Breaking linear scaling relationships in acidic water oxidation via engineered molecular Co-catalysts

Abstract

The oxygen evolution reaction (OER) critically governs the efficiency of proton exchange membrane water electrolysis (PEMWE), yet its kinetics remain constrained by energy-scaling relationships. This work reports on an oxyanion-modification-induced hydrogen-bond-assisted adsorbate evolution mechanism that significantly boosts the performance of the acidic OER. Single-atom Zn and lattice S are designed as cation–anion pairs to co-stabilize the SO₄²⁻ groups.

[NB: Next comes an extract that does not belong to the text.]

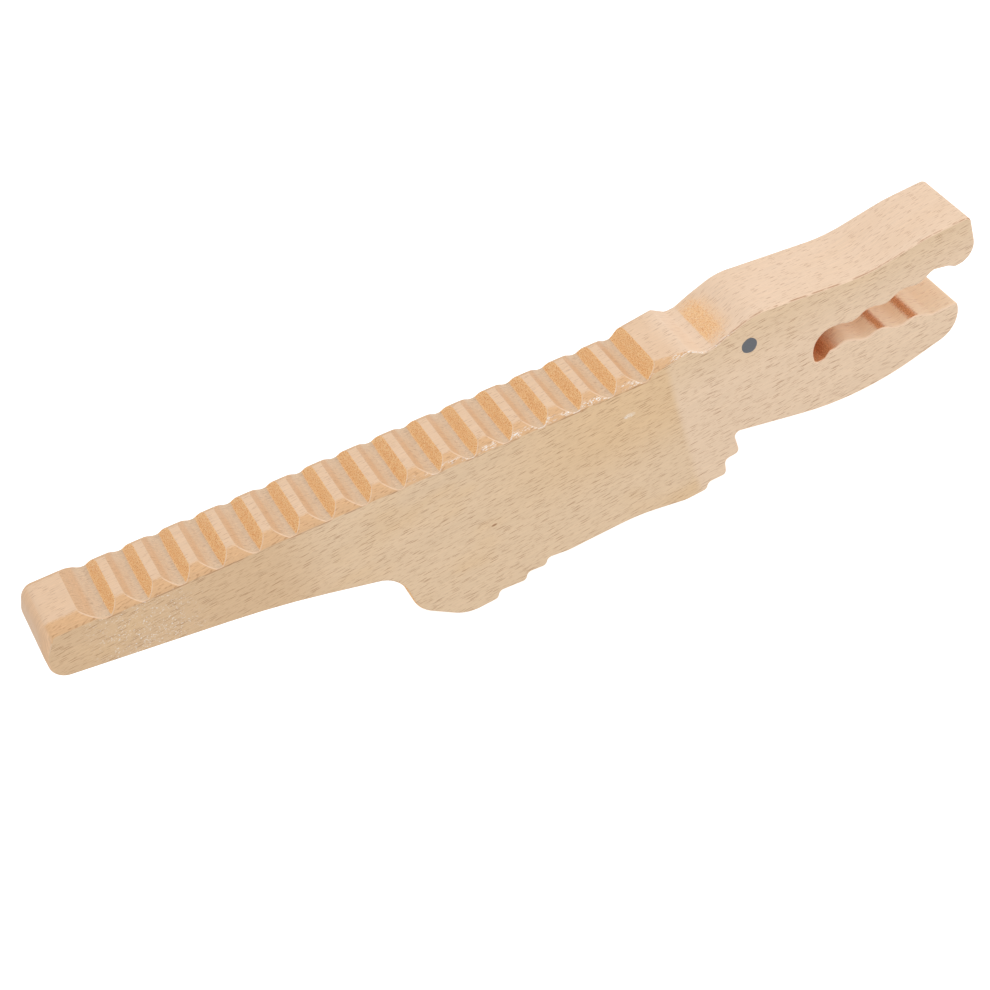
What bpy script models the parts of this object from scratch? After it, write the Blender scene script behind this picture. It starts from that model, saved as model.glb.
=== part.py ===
"""Crocodile guiro: one beech board sawn to the outline of a crocodile, scraped along its back.

Metres, +Z up. The crocodile faces +X, the board stands on edge across Y, and its two feet
rest on Z = 0. The origin is at the middle of the bounding box's bottom.
The outline is drawn in the XZ plane with X from the tail's end and Z from the ground, as
corners with a radius each. It is swept across the board with eased edges, and the grooves
are then cut across the back.
"""

import math

import bmesh
import bpy
from mathutils import Matrix, Vector

# Board
BOARD_THICKNESS = 0.0254
EDGE_EASING = 0.0007        # sanded radius of every long edge but the back's
BACK_ROUNDOVER = 0.0045     # radius routed along the back, from the tail to the shoulder
ROUNDOVER_OFFSET = 0.0002   # the router's arc is set this far outwards, so it meets the side at a crease
ROUNDOVER_STEPS = 4
ARC_STEP = math.radians(15)
RUN_SHARE = 0.98            # the two arcs at a straight run's ends take at most this share of it

# Back line and its grooves
TAIL_TOP_HEIGHT = 0.0675    # height of the back line at the tail's end
BACK_FALL = math.radians(4.5)
GROOVE_COUNT = 16
GROOVE_PITCH = 0.0112
GROOVE_DEPTH = 0.0030
GROOVE_FLOOR = 0.0018
GROOVE_REAR_RUN = 0.0037    # how far the wall on the tail's side of a groove runs along the back
GROOVE_FRONT_RUN = 0.0028   # the same for the steeper wall on the head's side
GROOVE_FLOOR_RADIUS = 0.0021
TAIL_BLOCK = 0.0141         # plain back between the tail's end and the first groove
TAIL_STEP = 0.0010          # the tail's block stands this much above the row of teeth
TAIL_WALL_RUN = 0.0061      # the first groove's longer wall, from that block to the floor
CUTTER_RISE = 0.0004        # how far the cutters stand out of the higher of the two steps
CUTTER_OVERHANG = 0.0020    # how far they stand out of the board's sides

# Shoulder and neck
SHOULDER_LENGTH = 0.0107
SHOULDER_STEP = 0.0011      # the shoulder stands this much above the row of teeth
SHOULDER_RADIUS = 0.0015
NECK_DEPTH = 0.0031         # the valley's depth under the shoulder's end
NECK_FLOOR = 0.0030
NECK_FLOOR_RADIUS = 0.0025
NECK_WALL_RUN = 0.0042
NAPE_X = 0.0072             # where the valley turns up to the brow
NAPE_RISE = 0.0019
NAPE_RADIUS = 0.012

# Head, in X from the neck's valley and in Z from the ground
HEAD_LENGTH = 0.0903        # from the middle of the neck's valley to the snout's end
BROW_X = 0.0168
BROW_HEIGHT = 0.0539
BROW_RADIUS = 0.018
SNOUT_HOLLOW_FROM_END = 0.0367
SNOUT_HOLLOW_HEIGHT = 0.0476
SNOUT_HOLLOW_RADIUS = 0.050
SNOUT_RISE_FROM_END = 0.0150
SNOUT_RISE_HEIGHT = 0.0498
SNOUT_RISE_RADIUS = 0.060
SNOUT_TOP_HEIGHT = 0.0494
SNOUT_TOP_RADIUS = 0.0022
SNOUT_LIP_HEIGHT = 0.0341
SNOUT_NOSE_RADIUS = 0.0064
SNOUT_LIP_FROM_END = 0.0077 # rear end of the lip's flat underside
SNOUT_LIP_RADIUS = 0.0016
SNOUT_LIP_STEP = 0.0021     # from there back to where the lip has risen to the front tooth's gap
SNOUT_LIP_RISE = 0.0014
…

The optimized Zn₁/RuS_yO_2–x–SO₄ achieves a low overpotential of 158 mV at 10 mA cm⁻² and outstanding stability during a continuous 235-h test in a 0.5 M H₂SO₄ electrolyte. Operando spectroscopy and theoretical calculations reveal that SO₄²⁻ species significantly lower the energy barrier of the rate-determining step in the adsorbate evolution mechanism by forming hydrogen bonds with key *OOH intermediates, thereby circumventing the typical scaling limitations. Concurrently, the formation of hydrogen bonds and strong electronic interactions between the SO₄²⁻ groups and water molecules promote water adsorption and accumulation on the Zn₁/RuS_yO_2–x–SO₄ surface, further enhancing the reaction kinetics. Moreover, the incorporated SO₄²⁻ groups significantly impede lattice O loss and Ru dissolution, extending the durability of Zn₁/RuS_yO_2–x–SO₄ during acidic OERs. This study provides a novel cation–anion co-anchoring oxyanion strategy to overcome existing energy-scaling constraints, enabling a more efficient Ru-based catalyst for PEMWE application.